Locally, however, passive investors investing in the Top40 do have some serious concentration risk, with Naspers* making up over 20% of the index, while Richemont** makes up another 10%.

This is great when these stocks are running higher, but when they turn things could get nasty. This is why I prefer an equal-weighted ETF locally. 

The primary local ETF I own is the CSEW40, which has the exact same shares as the Top40, but with a weighting of 2.5% each – significantly downweighting Naspers and Richemont.

It does mean that this ETF has underperformed a vanilla Top40 ETF over the past few years – but I am comfortable with that. The point is, we love the concentration when a stock is running hard. We feel smart and of course are making money. 

But as it runs, it also increases its weighting within our own active portfolio, which means we are at higher risk due to one single share – something that runs against the grain of portfolio construction. 
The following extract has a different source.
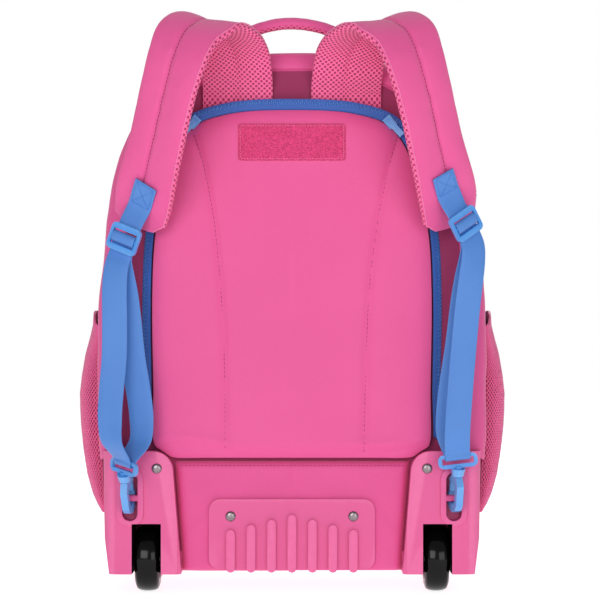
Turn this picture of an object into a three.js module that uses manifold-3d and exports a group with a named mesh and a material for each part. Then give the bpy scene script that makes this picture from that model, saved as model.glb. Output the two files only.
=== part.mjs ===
// A wheeled school backpack seen from its back panel, in millimetres.
// +X is to the right of someone who faces the back panel, +Y points from the back panel to the front
// pocket, and +Z is up. The wheels and the two front feet stand on Z = 0.
import * as THREE from 'three';
import { mergeVertices } from 'three/addons/utils/BufferGeometryUtils.js';
import Module from 'manifold-3d';

const wasm = await Module();
wasm.setup();

// Clearances
const seatGap = 0.3; // between two pieces that rest on each other
const slideGap = 0.6; // round each telescoping tube
const turnGap = 0.4; // between hub and axle

// Bag body
const bodyWidth = 386;
const bodyDepth = 200;
const bodyHeight = 518;
const groundClearance = 22;
const bodyEdgeRound = 18; // how far the outline draws in where the gusset meets the rear face
const sideSwell = 2.2; // how far the filled sides bow out
const clothWall = 2.5;
const rearWall = 6; // rear cloth with its stiffening board, as far as the handle sleeve
const outlinePoints = 40;

// Main zip and front pocket
const mainZipSetback = 120; // from the rear face to the middle of the zip
const mainZipFoot = 150; // height at which the zip starts on each side
const zipSlit = 7;
const zipBand = 26;
const tapeThick = 1.4;
const coilRise = 1.3;
const pocketWidth = 296;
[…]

An ideal portfolio should have at least 10 to 12 shares, and this is itself very concentrated, but I am assuming that at least half of the money invested into the market is already in ETFs, markedly reducing overall concentration risk. 

If you only hold individual stocks and no ETFs, then 20 stocks are the minimum for a diverse portfolio. But the problem remains: what do we do when one of them is an absolute winner? This happened to me when I first bought Capitec.

It was around 2 000c a share and I put it in at 10% of my active portfolio. Capitec was a star performer, so much so that it was soon a 50% weighting of my individual stocks! One stock as half a portfolio is insane risk. 

So how do we manage that risk? I sold some Capitec and diverted all new money and cash from the sales into other stocks.

But given the speed at which Capitec was rising, I was struggling to manage the weighting and the net result is that, aside from my initial purchases at 2 000c and 4 000c, and then some more at around R205 when African Bank failed, I have spent much of the past decade selling Capitec. 

I’ve been selling my best-performing stock, yet it is still one of my top holdings percentage-wise. The concern is that selling winners is not a great idea, but we do need to protect our portfolio from that concentration risk. 

What if Capitec had crashed while it constituted 50% of my portfolio? If it lost half its value, my portfolio would have fallen 25%. So, I have rules in place. I start with a 10% weighting and I am happy to allow the stock to get to a 30% weighting; above that I start selling down the position. 

If the holding is below 20%, I will buy more if it is considered cheap by my metrics and does not go above a 20% weighting. When the stock hits 20%, I stop buying, and over 30% I start selling. 

The truth is that I hate selling winners, but I need to manage the concentration risk. 

*finweek is a publication of Media24, a subsidiary of Naspers. 

**The writer owns shares in Richemont, Capitec and CSEW40.